## [Exercise requirements]
Output every entry exactly as given.

## [Extracted records]
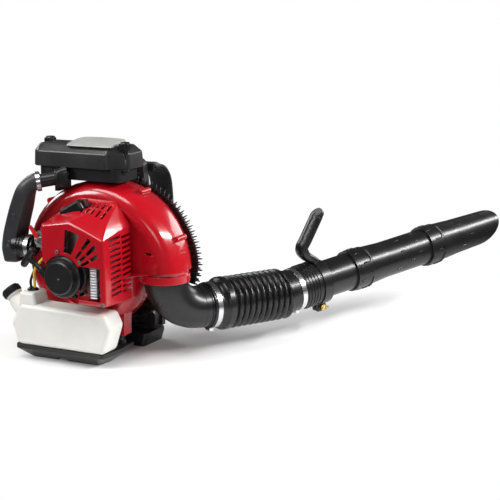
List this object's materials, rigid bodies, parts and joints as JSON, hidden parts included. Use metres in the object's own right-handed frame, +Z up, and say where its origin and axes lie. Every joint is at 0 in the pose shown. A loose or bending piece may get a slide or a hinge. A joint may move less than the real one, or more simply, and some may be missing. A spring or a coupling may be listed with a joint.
{
  "type": "backpack leaf blower",
  "caption": "Two-stroke backpack blower: ducted engine and scroll fan on a padded carrying frame, with a flexible hose, swivel tube and throttle arm.",
  "frame": {"origin": "on the floor at the middle of the base tray's underside", "axes": "+Z up; +Y towards the wearer's back, where the pad and straps are; +X to the wearer's right, where the blower tube leaves; the recoil starter faces -Y"},
  "size_m": [0.9116, 1.0057, 0.4913],
  "materials": {
    "red_gloss": "gloss",
    "red_case": "gloss",
    "black_plastic": "satin",
    "black_rough": "matte",
    "air_plate": "satin",
    "tank_white": "satin",
    "rubber_black": "matte",
    "steel": "satin",
    "alloy": "satin",
    "dark_steel": "matte",
    "brass": "satin",
    "fuel_yellow": "gloss",
    "lever_red": "gloss",
    "pad_fabric": "matte",
    "web_fabric": "matte",
    "rope_white": "matte",
    "filter_paper": "matte",
    "ceramic": "gloss"
  },
  "bodies": {
    "frame": {"base_tray": "black_rough", "back_plate": "black_rough", "back_pad": "pad_fabric", "rubber_mounts": "rubber_black", "fan_case_rear": "red_case", "fan_case_front": "red_case", "screws": "steel", "inlet_guard": "black_plastic", "crankcase": "alloy", "engine_cylinder": "alloy", "piston": "alloy", "connecting_rod": "steel", "spark_plug": "ceramic", "plug_boot": "rubber_black", "ignition_coil": "black_plastic", "muffler": "dark_steel", "muffler_guard": "steel", "engine_cover": "red_gloss", "starter_case": "black_plastic", "fuel_tank": "tank_white", "tank_grommet": "rubber_black", "fuel_hoses": "fuel_yellow", "carburettor": "alloy", "intake_insulator": "black_plastic", "intake_duct": "black_plastic", "duct_clamps": "steel", "air_cleaner_base": "black_plastic", "filter_element": "filter_paper", "air_cleaner_cover": "black_plastic", "air_cleaner_lid": "air_plate", "elbow": "black_plastic", "rear_hose_clamp": "steel", "strap_left": "web_fabric", "strap_right": "web_fabric", "strap_hardware": "black_plastic"},
    "rotor": {"impeller": "alloy", "crankshaft": "steel", "flywheel": "alloy"},
    "reel": {"starter_reel": "black_plastic"},
    "pull_grip": {"starter_grip": "black_plastic", "starter_rope": "rope_white"},
    "fuel_cap": {"fuel_cap": "black_plastic"},
    "knob_left": {"cover_knob_left": "black_plastic"},
    "knob_right": {"cover_knob_right": "black_plastic"},
    "arm": {"throttle_arm": "black_plastic", "throttle_grip": "black_plastic"},
    "trigger": {"throttle_trigger": "lever_red"},
    "stop_switch": {"stop_switch": "lever_red"},
    "choke": {"choke_lever": "lever_red"},
    "primer": {"primer_bulb": "rubber_black"},
    "carb_throttle": {"throttle_lever": "steel"},
    "hose": {"bellows_hose": "rubber_black"},
    "hose_end": {"hose_end": "black_plastic", "front_hose_clamp": "steel"},
    "tube": {"swivel_pipe": "black_plastic", "middle_pipe": "black_plastic", "nozzle": "black_plastic", "handle": "black_plastic"},
    "handle_bolt": {"handle_bolt": "brass"}
  },
  "joints": [
    {"name": "crank_spin", "type": "hinge", "parent": "frame", "child": "rotor", "pos_m": [0.026, -0.14, 0.209], "axis": [0, 1, 0], "continuous": true},
    {"name": "starter_pull", "type": "slide", "parent": "frame", "child": "pull_grip", "axis": [-0.809, 0, 0.5878], "range_m": [0, 0.75]},
    {"name": "reel_spin", "type": "hinge", "parent": "frame", "child": "reel", "pos_m": [0.026, -0.203, 0.209], "axis": [0, 1, 0], "range_deg": [0, 1600]},
    {"name": "fuel_cap_turn", "type": "hinge", "parent": "frame", "child": "fuel_cap", "pos_m": [-0.133, -0.152, 0.126], "axis": [-0.682, 0, 0.7314], "range_deg": [0, 540]},
    {"name": "knob_left_turn", "type": "hinge", "parent": "frame", "child": "knob_left", "pos_m": [-0.104, -0.048, 0.45], "axis": [0, 0, 1], "range_deg": [0, 720]},
    {"name": "knob_right_turn", "type": "hinge", "parent": "frame", "child": "knob_right", "pos_m": [0.11, -0.078, 0.45], "axis": [0, 0, 1], "range_deg": [0, 720]},
    {"name": "throttle_arm_fold", "type": "hinge", "parent": "frame", "child": "arm", "pos_m": [-0.1163, 0.071, 0.12], "axis": [1, 0, 0], "range_deg": [0, 50]},
    {"name": "throttle_trigger", "type": "hinge", "parent": "arm", "child": "trigger", "pos_m": [-0.1163, 0.28144, 0.24652], "axis": [1, 0, 0], "range_deg": [-14, 0], "stiffness_Nm_per_rad": 0.4, "springref_deg": 5.73},
    {"name": "carb_throttle", "type": "hinge", "parent": "frame", "child": "carb_throttle", "pos_m": [-0.0606, -0.14, 0.273], "axis": [0, 1, 0], "range_deg": [-70, 0]},
    {"name": "stop_switch_slide", "type": "slide", "parent": "arm", "child": "stop_switch", "axis": [0, 0.9903, 0.1392], "range_m": [0, 0.004]},
    {"name": "choke_turn", "type": "hinge", "parent": "frame", "child": "choke", "pos_m": [-0.0726, -0.14, 0.282], "axis": [0, 1, 0], "range_deg": [0, 40]},
    {"name": "primer_press", "type": "slide", "parent": "frame", "child": "primer", "axis": [0, 0, -1], "range_m": [0, 0.0025], "stiffness_N_per_m": 900, "springref_m": -0.0005},
    {"name": "hose_yaw", "type": "hinge", "parent": "frame", "child": "hose", "pos_m": [0.29575, 0.13063, 0.11], "axis": [0, 0, 1], "range_deg": [-35, 35], "deforming": ["bellows_hose"]},
    {"name": "hose_pitch", "type": "hinge", "parent": "hose", "child": "hose_end", "pos_m": [0.32903, 0.18389, 0.11], "axis": [0.848, -0.5299, 0], "range_deg": [-25, 30], "deforming": ["bellows_hose"]},
    {"name": "tube_swivel", "type": "hinge", "parent": "hose_end", "child": "tube", "pos_m": [0.39803, 0.29432, 0.12213], "axis": [0.5244, 0.8392, 0.1444], "range_deg": [-90, 90]},
    {"name": "handle_bolt_turn", "type": "hinge", "parent": "tube", "child": "handle_bolt", "pos_m": [0.41253, 0.31752, 0.06346], "axis": [0.848, -0.5299, 0], "range_deg": [0, 360]}
  ],
  "couplings": [
    {"joint": "reel_spin", "follows": "starter_pull", "rad_per_m": 36.8},
    {"joint": "carb_throttle", "follows": "throttle_trigger", "ratio": 5}
  ]
}
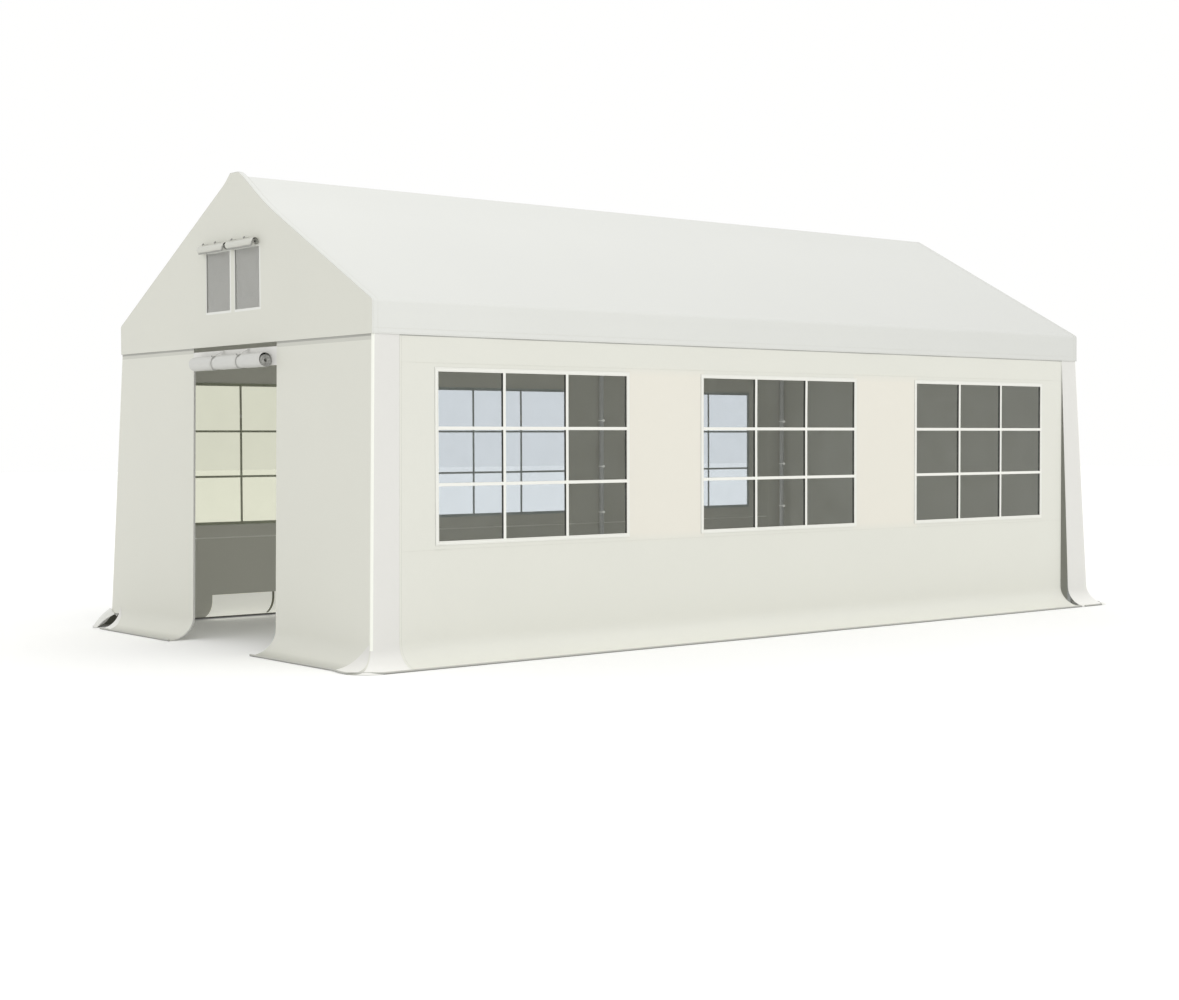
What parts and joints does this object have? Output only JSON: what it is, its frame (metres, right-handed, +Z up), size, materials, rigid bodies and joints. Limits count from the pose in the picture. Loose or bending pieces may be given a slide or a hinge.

## [Task response]
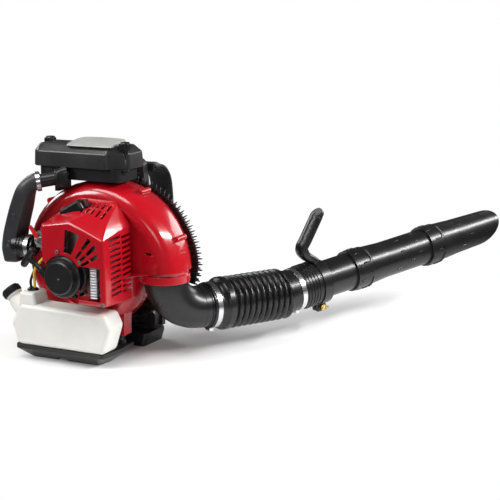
List this object's materials, rigid bodies, parts and joints as JSON, hidden parts included. Use metres in the object's own right-handed frame, +Z up, and say where its origin and axes lie. Every joint is at 0 in the pose shown. A loose or bending piece may get a slide or a hinge. A joint may move less than the real one, or more simply, and some may be missing. A spring or a coupling may be listed with a joint.
{
  "type": "backpack leaf blower",
  "caption": "Two-stroke backpack blower: ducted engine and scroll fan on a padded carrying frame, with a flexible hose, swivel tube and throttle arm.",
  "frame": {"origin": "on the floor at the middle of the base tray's underside", "axes": "+Z up; +Y towards the wearer's back, where the pad and straps are; +X to the wearer's right, where the blower tube leaves; the recoil starter faces -Y"},
  "size_m": [0.9116, 1.0057, 0.4913],
  "materials": {
    "red_gloss": "gloss",
    "red_case": "gloss",
    "black_plastic": "satin",
    "black_rough": "matte",
    "air_plate": "satin",
    "tank_white": "satin",
    "rubber_black": "matte",
    "steel": "satin",
    "alloy": "satin",
    "dark_steel": "matte",
    "brass": "satin",
    "fuel_yellow": "gloss",
    "lever_red": "gloss",
    "pad_fabric": "matte",
    "web_fabric": "matte",
    "rope_white": "matte",
    "filter_paper": "matte",
    "ceramic": "gloss"
  },
  "bodies": {
    "frame": {"base_tray": "black_rough", "back_plate": "black_rough", "back_pad": "pad_fabric", "rubber_mounts": "rubber_black", "fan_case_rear": "red_case", "fan_case_front": "red_case", "screws": "steel", "inlet_guard": "black_plastic", "crankcase": "alloy", "engine_cylinder": "alloy", "piston": "alloy", "connecting_rod": "steel", "spark_plug": "ceramic", "plug_boot": "rubber_black", "ignition_coil": "black_plastic", "muffler": "dark_steel", "muffler_guard": "steel", "engine_cover": "red_gloss", "starter_case": "black_plastic", "fuel_tank": "tank_white", "tank_grommet": "rubber_black", "fuel_hoses": "fuel_yellow", "carburettor": "alloy", "intake_insulator": "black_plastic", "intake_duct": "black_plastic", "duct_clamps": "steel", "air_cleaner_base": "black_plastic", "filter_element": "filter_paper", "air_cleaner_cover": "black_plastic", "air_cleaner_lid": "air_plate", "elbow": "black_plastic", "rear_hose_clamp": "steel", "strap_left": "web_fabric", "strap_right": "web_fabric", "strap_hardware": "black_plastic"},
    "rotor": {"impeller": "alloy", "crankshaft": "steel", "flywheel": "alloy"},
    "reel": {"starter_reel": "black_plastic"},
    "pull_grip": {"starter_grip": "black_plastic", "starter_rope": "rope_white"},
    "fuel_cap": {"fuel_cap": "black_plastic"},
    "knob_left": {"cover_knob_left": "black_plastic"},
    "knob_right": {"cover_knob_right": "black_plastic"},
    "arm": {"throttle_arm": "black_plastic", "throttle_grip": "black_plastic"},
    "trigger": {"throttle_trigger": "lever_red"},
    "stop_switch": {"stop_switch": "lever_red"},
    "choke": {"choke_lever": "lever_red"},
    "primer": {"primer_bulb": "rubber_black"},
    "carb_throttle": {"throttle_lever": "steel"},
    "hose": {"bellows_hose": "rubber_black"},
    "hose_end": {"hose_end": "black_plastic", "front_hose_clamp": "steel"},
    "tube": {"swivel_pipe": "black_plastic", "middle_pipe": "black_plastic", "nozzle": "black_plastic", "handle": "black_plastic"},
    "handle_bolt": {"handle_bolt": "brass"}
  },
  "joints": [
    {"name": "crank_spin", "type": "hinge", "parent": "frame", "child": "rotor", "pos_m": [0.026, -0.14, 0.209], "axis": [0, 1, 0], "continuous": true},
    {"name": "starter_pull", "type": "slide", "parent": "frame", "child": "pull_grip", "axis": [-0.809, 0, 0.5878], "range_m": [0, 0.75]},
    {"name": "reel_spin", "type": "hinge", "parent": "frame", "child": "reel", "pos_m": [0.026, -0.203, 0.209], "axis": [0, 1, 0], "range_deg": [0, 1600]},
    {"name": "fuel_cap_turn", "type": "hinge", "parent": "frame", "child": "fuel_cap", "pos_m": [-0.133, -0.152, 0.126], "axis": [-0.682, 0, 0.7314], "range_deg": [0, 540]},
    {"name": "knob_left_turn", "type": "hinge", "parent": "frame", "child": "knob_left", "pos_m": [-0.104, -0.048, 0.45], "axis": [0, 0, 1], "range_deg": [0, 720]},
    {"name": "knob_right_turn", "type": "hinge", "parent": "frame", "child": "knob_right", "pos_m": [0.11, -0.078, 0.45], "axis": [0, 0, 1], "range_deg": [0, 720]},
    {"name": "throttle_arm_fold", "type": "hinge", "parent": "frame", "child": "arm", "pos_m": [-0.1163, 0.071, 0.12], "axis": [1, 0, 0], "range_deg": [0, 50]},
    {"name": "throttle_trigger", "type": "hinge", "parent": "arm", "child": "trigger", "pos_m": [-0.1163, 0.28144, 0.24652], "axis": [1, 0, 0], "range_deg": [-14, 0], "stiffness_Nm_per_rad": 0.4, "springref_deg": 5.73},
    {"name": "carb_throttle", "type": "hinge", "parent": "frame", "child": "carb_throttle", "pos_m": [-0.0606, -0.14, 0.273], "axis": [0, 1, 0], "range_deg": [-70, 0]},
    {"name": "stop_switch_slide", "type": "slide", "parent": "arm", "child": "stop_switch", "axis": [0, 0.9903, 0.1392], "range_m": [0, 0.004]},
    {"name": "choke_turn", "type": "hinge", "parent": "frame", "child": "choke", "pos_m": [-0.0726, -0.14, 0.282], "axis": [0, 1, 0], "range_deg": [0, 40]},
    {"name": "primer_press", "type": "slide", "parent": "frame", "child": "primer", "axis": [0, 0, -1], "range_m": [0, 0.0025], "stiffness_N_per_m": 900, "springref_m": -0.0005},
    {"name": "hose_yaw", "type": "hinge", "parent": "frame", "child": "hose", "pos_m": [0.29575, 0.13063, 0.11], "axis": [0, 0, 1], "range_deg": [-35, 35], "deforming": ["bellows_hose"]},
    {"name": "hose_pitch", "type": "hinge", "parent": "hose", "child": "hose_end", "pos_m": [0.32903, 0.18389, 0.11], "axis": [0.848, -0.5299, 0], "range_deg": [-25, 30], "deforming": ["bellows_hose"]},
    {"name": "tube_swivel", "type": "hinge", "parent": "hose_end", "child": "tube", "pos_m": [0.39803, 0.29432, 0.12213], "axis": [0.5244, 0.8392, 0.1444], "range_deg": [-90, 90]},
    {"name": "handle_bolt_turn", "type": "hinge", "parent": "tube", "child": "handle_bolt", "pos_m": [0.41253, 0.31752, 0.06346], "axis": [0.848, -0.5299, 0], "range_deg": [0, 360]}
  ],
  "couplings": [
    {"joint": "reel_spin", "follows": "starter_pull", "rad_per_m": 36.8},
    {"joint": "carb_throttle", "follows": "throttle_trigger", "ratio": 5}
  ]
}
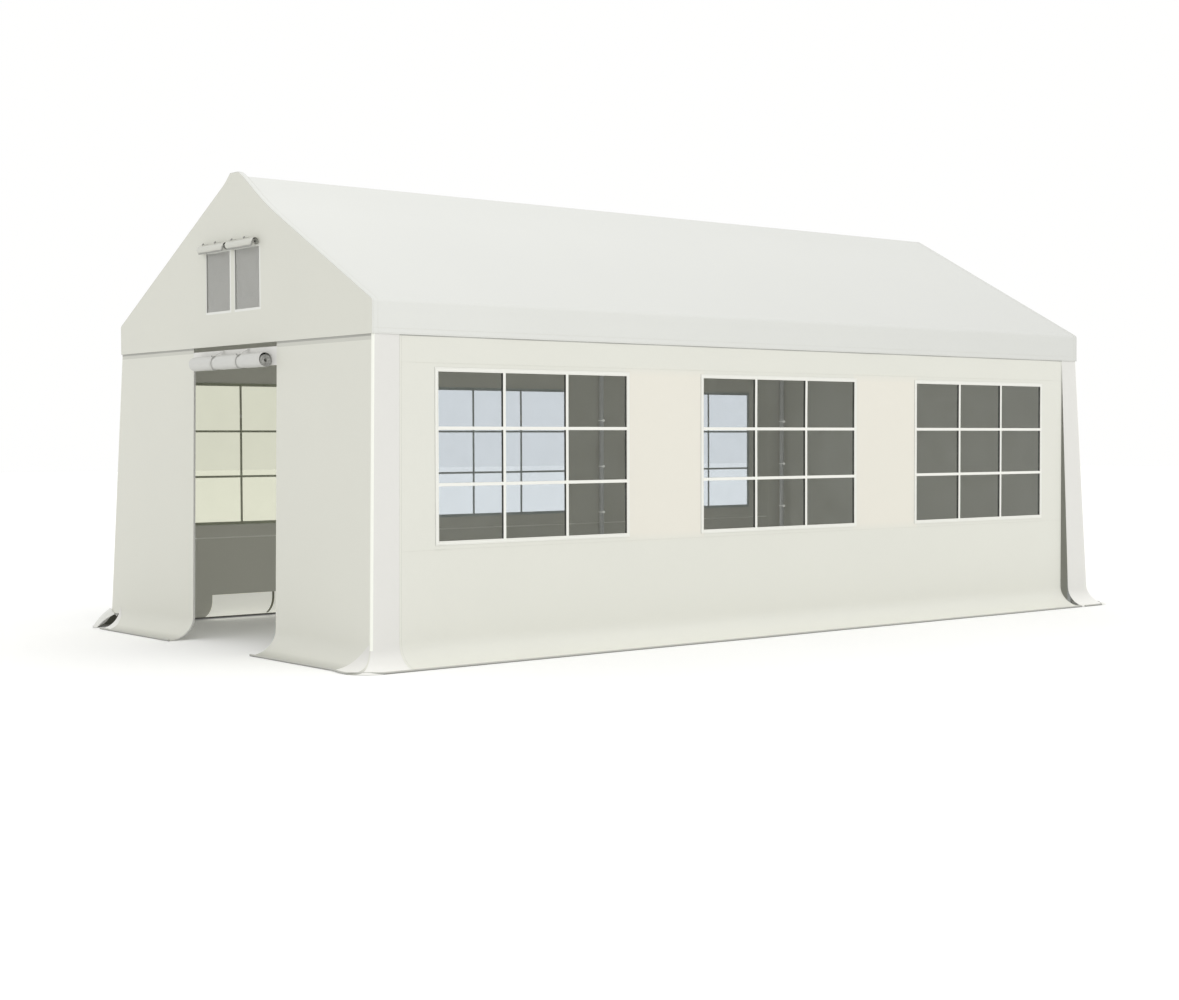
What parts and joints does this object have? Output only JSON: what it is, its frame (metres, right-handed, +Z up), size, materials, rigid bodies and joints. Limits count from the pose in the picture. Loose or bending pieces may be given a slide or a hinge.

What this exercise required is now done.